## Exercise directions
Your task is to repeat only the lines from the one with "What bpy script" through the one with "of stainless steel.", exactly as they stand, both ends included.

## Materials provided
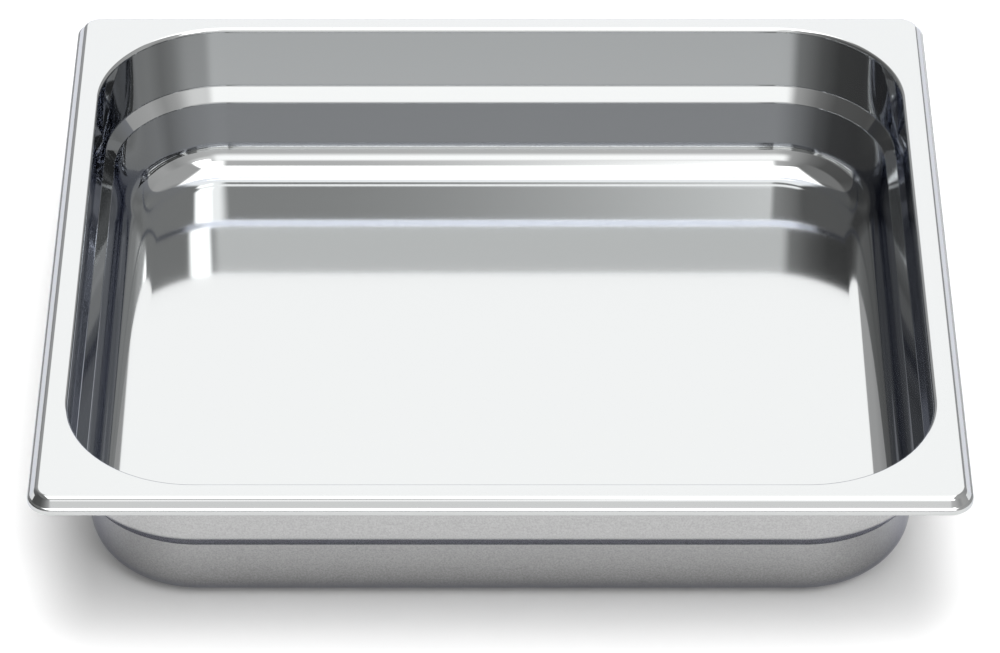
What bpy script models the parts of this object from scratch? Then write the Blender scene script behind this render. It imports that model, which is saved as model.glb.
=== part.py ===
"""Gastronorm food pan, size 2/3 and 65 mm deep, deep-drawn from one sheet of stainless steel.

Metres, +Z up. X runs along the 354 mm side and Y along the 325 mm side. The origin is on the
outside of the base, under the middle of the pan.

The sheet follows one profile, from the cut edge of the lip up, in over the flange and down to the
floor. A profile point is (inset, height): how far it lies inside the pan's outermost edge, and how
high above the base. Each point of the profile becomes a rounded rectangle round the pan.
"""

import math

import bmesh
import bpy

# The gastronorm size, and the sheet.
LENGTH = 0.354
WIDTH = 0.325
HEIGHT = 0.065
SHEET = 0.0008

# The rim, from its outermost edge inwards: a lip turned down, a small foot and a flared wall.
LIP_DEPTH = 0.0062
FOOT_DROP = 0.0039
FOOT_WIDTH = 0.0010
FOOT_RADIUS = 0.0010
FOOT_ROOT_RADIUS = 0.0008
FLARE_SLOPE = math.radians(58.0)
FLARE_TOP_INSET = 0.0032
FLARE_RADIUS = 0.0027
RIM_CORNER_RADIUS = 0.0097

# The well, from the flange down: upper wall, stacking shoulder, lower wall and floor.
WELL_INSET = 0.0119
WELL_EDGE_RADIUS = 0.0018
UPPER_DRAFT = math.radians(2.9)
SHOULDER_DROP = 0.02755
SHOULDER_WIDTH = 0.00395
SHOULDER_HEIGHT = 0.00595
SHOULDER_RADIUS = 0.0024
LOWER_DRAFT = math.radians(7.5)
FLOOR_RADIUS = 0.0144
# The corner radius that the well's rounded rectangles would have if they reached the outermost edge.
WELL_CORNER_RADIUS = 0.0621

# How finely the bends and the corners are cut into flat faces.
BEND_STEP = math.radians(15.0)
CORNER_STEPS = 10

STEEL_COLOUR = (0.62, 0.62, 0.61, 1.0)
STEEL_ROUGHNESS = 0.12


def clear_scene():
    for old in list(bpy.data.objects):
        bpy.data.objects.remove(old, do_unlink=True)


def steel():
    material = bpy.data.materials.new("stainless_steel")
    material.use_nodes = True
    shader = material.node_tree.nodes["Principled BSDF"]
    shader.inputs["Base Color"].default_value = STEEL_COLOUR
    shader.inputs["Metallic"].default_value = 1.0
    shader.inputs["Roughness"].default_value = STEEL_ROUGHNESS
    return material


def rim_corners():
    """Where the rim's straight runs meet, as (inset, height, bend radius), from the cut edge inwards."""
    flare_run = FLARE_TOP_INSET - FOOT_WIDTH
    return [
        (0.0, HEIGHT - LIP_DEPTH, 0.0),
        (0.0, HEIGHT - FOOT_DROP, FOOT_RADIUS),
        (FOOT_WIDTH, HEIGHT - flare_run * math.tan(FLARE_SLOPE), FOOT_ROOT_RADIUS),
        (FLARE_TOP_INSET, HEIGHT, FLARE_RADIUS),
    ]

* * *

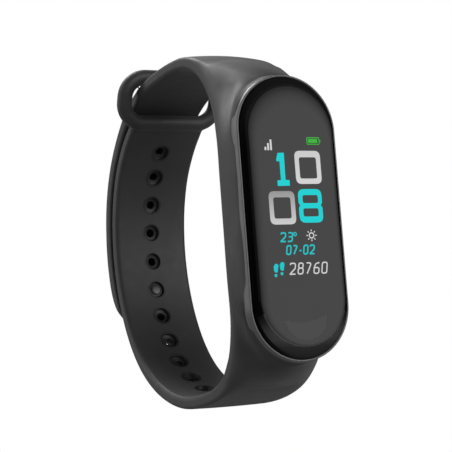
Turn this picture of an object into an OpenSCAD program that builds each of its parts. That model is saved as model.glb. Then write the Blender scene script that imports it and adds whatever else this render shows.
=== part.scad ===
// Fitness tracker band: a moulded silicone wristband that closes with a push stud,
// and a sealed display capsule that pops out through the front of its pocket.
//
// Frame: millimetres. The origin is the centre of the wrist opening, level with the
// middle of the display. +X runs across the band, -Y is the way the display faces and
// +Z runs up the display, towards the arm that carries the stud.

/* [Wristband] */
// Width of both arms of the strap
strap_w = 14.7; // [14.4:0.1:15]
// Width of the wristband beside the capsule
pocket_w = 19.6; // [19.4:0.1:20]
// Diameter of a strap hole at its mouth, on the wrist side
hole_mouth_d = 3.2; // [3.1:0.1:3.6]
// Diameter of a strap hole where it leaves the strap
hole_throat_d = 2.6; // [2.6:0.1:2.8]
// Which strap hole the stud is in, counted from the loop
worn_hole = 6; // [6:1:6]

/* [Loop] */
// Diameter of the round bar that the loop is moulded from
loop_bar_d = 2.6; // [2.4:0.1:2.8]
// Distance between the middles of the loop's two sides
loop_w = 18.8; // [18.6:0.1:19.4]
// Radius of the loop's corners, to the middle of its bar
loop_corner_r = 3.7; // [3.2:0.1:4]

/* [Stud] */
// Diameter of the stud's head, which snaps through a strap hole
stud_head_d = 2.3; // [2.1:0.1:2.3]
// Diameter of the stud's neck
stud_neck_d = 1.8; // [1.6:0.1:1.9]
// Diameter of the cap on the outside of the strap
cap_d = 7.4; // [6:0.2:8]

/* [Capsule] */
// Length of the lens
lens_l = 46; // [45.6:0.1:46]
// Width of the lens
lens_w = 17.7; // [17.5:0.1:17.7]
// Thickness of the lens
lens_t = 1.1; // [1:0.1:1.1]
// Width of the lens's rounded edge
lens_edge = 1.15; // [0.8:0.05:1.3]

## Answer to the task
What bpy script models the parts of this object from scratch? Then write the Blender scene script behind this render. It imports that model, which is saved as model.glb.
=== part.py ===
"""Gastronorm food pan, size 2/3 and 65 mm deep, deep-drawn from one sheet of stainless steel.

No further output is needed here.